**** Material

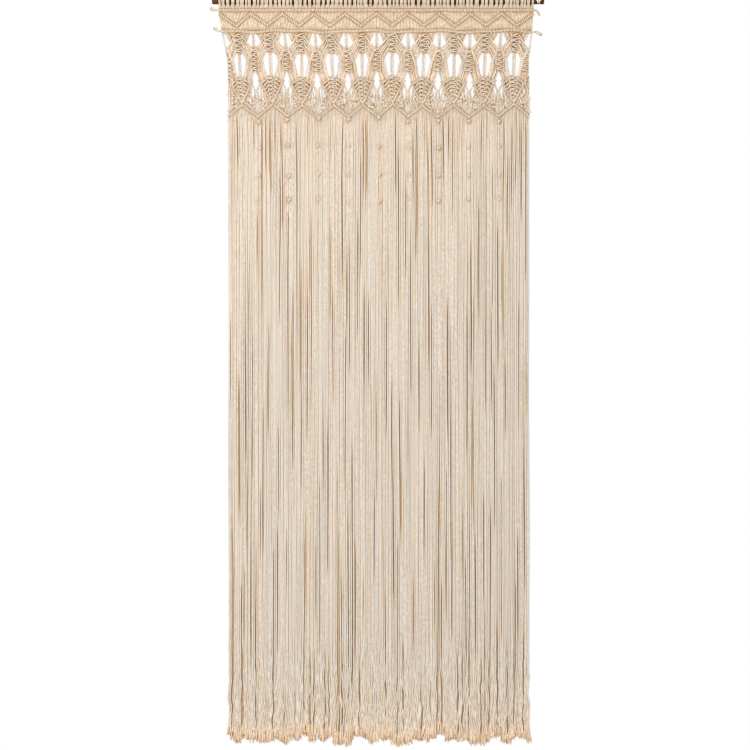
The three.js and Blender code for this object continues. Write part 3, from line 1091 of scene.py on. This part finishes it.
class NetCord(Enum):
    """The groups of cords in a half cell, from the lower holding cord to the ridge of the third leaf.

    Each is the first cord's rank, the number of cords and the places they pass.
    """

    BESIDE_LINE = (0, 1, (
        Waypoint(38.7, -84, 0.0),
        Waypoint(38.6, -104, 0.0),
        Waypoint(38.9, -124, 0.6),
        Waypoint(39.0, -136, 1.6),
        Waypoint(38.8, -160, 1.4),
        Waypoint(38.8, -186, 1.2),
        Waypoint(37.6, -194, 0.0),
        Waypoint(33.2, -206, -0.6),
        Waypoint(30.4, -217, -0.8),
        Waypoint(32.4, -227, -0.8),
        Waypoint(36.4, -236, -1.6),
        Waypoint(38.4, -244, -2.2),
    ))
    BESIDE_HALF_LINE = (0, 1, (
        Waypoint(1.9, -84, 0.0),
        Waypoint(1.9, -92, 2.2),
        Waypoint(1.9, -110, 2.6),
        Waypoint(1.9, -136, 2.0),
        Waypoint(2.4, -150, 0.0),
        Waypoint(2.4, -175, 0.0),
        Waypoint(2.3, -200, 0.0),
        Waypoint(1.9, -214, 1.5),
        Waypoint(1.9, -240, 1.5),
        Waypoint(1.9, -270, 1.0),
    ))
    OVER_SECOND_LEAF = (0, 2, (
        *INTO_FIRST_LEAF,
        Waypoint(15.0, -103, -2.6, 0.0, -5.6, 0.8),
        Waypoint(21.8, -113, -2.4, 0.0, -5.6, 0.4),
        Waypoint(29.0, -121.5, -0.9, 0.0, -5.6),
        Waypoint(35.8, -128, -1.6, 0.6, -3.6),
        Waypoint(30.6, -139.5, -3.0, 3.0, 0.0),
        Waypoint(25.4, -151.5, -3.2, 3.7, 0.0),
        Waypoint(20.8, -163, -3.0, 3.8, 0.0),
        Waypoint(18.6, -177, -1.8, 3.6, 0.0),
        Waypoint(16.2, -190, -0.8, 3.5, 0.0),
        Waypoint(13.4, -203, -0.2, 3.4, 0.0),
        Waypoint(12.6, -213, 1.8, 3.0, -2.0),
        Waypoint(12.0, -240, 1.8, 3.0, -5.0),
    ))
    THROUGH_SECOND_LEAF = (2, 3, (
        *INTO_FIRST_LEAF,
        Waypoint(15.0, -103, -2.6, 0.0, -5.6, 0.8),
        Waypoint(21.8, -113, -2.2, 0.0, -5.6, 0.4),
        Waypoint(29.0, -121.5, -0.9, 0.0, -6.0),
        Waypoint(34.5, -129, 1.2, 0.0, -7.0),
        Waypoint(36.6, -168, 1.6, -0.6, 0),
        Waypoint(37.8, -186, 1.4, -1.6, 0),
        Waypoint(38.4, -195, 0.2, -2.4, 0),
        Waypoint(34.8, -206, 0.0, -2.7, 0),
        Waypoint(33.8, -212, 0.4, -2.6, -2.0),
        Waypoint(33.6, -217, 1.0, -2.6, -4.0),
    ))
    BESIDE_SECOND_LEAF = (5, 4, (
        *INTO_FIRST_LEAF,
        Waypoint(13.0, -101.5, -2.5, 0.0, -5.4, 0.8),
        Waypoint(17.5, -110.5, -2.0, 0.0, -5.2, 0.4),
        Waypoint(34.5, -135.8, -0.6, -1.75, -2.8),
        Waypoint(41.4, -156.6, 0.0, -2.65, -0.6),
        Waypoint(46.0, -173, 0.0, -3.5, 0),
        Waypoint(46.3, -189, 0.0, -3.9, 0),
        Waypoint(41.0, -203, 0.4, -3.75, 0),
        Waypoint(33.6, -213, 1.8, -2.9, 0),
        Waypoint(32.4, -213, 2.4, -2.9, -2.2),
        Waypoint(31.2, -219, 1.6, -2.9, -4.8),
    ))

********

The required output is the exact run of lines from the beginning of the listing above to the line that contains "the third leaf.", inclusive of both.

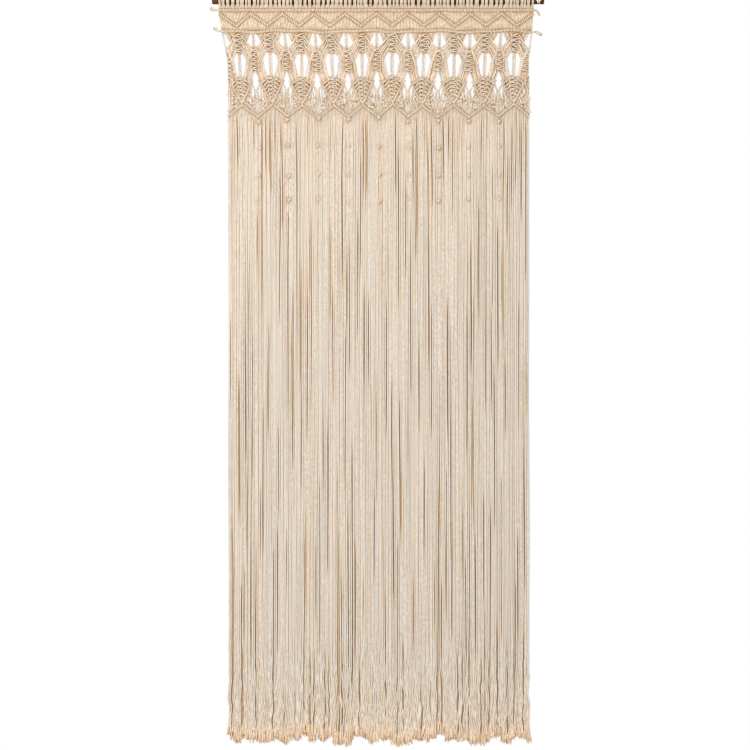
The three.js and Blender code for this object continues. Write part 3, from line 1091 of scene.py on. This part finishes it.
class NetCord(Enum):
    """The groups of cords in a half cell, from the lower holding cord to the ridge of the third leaf.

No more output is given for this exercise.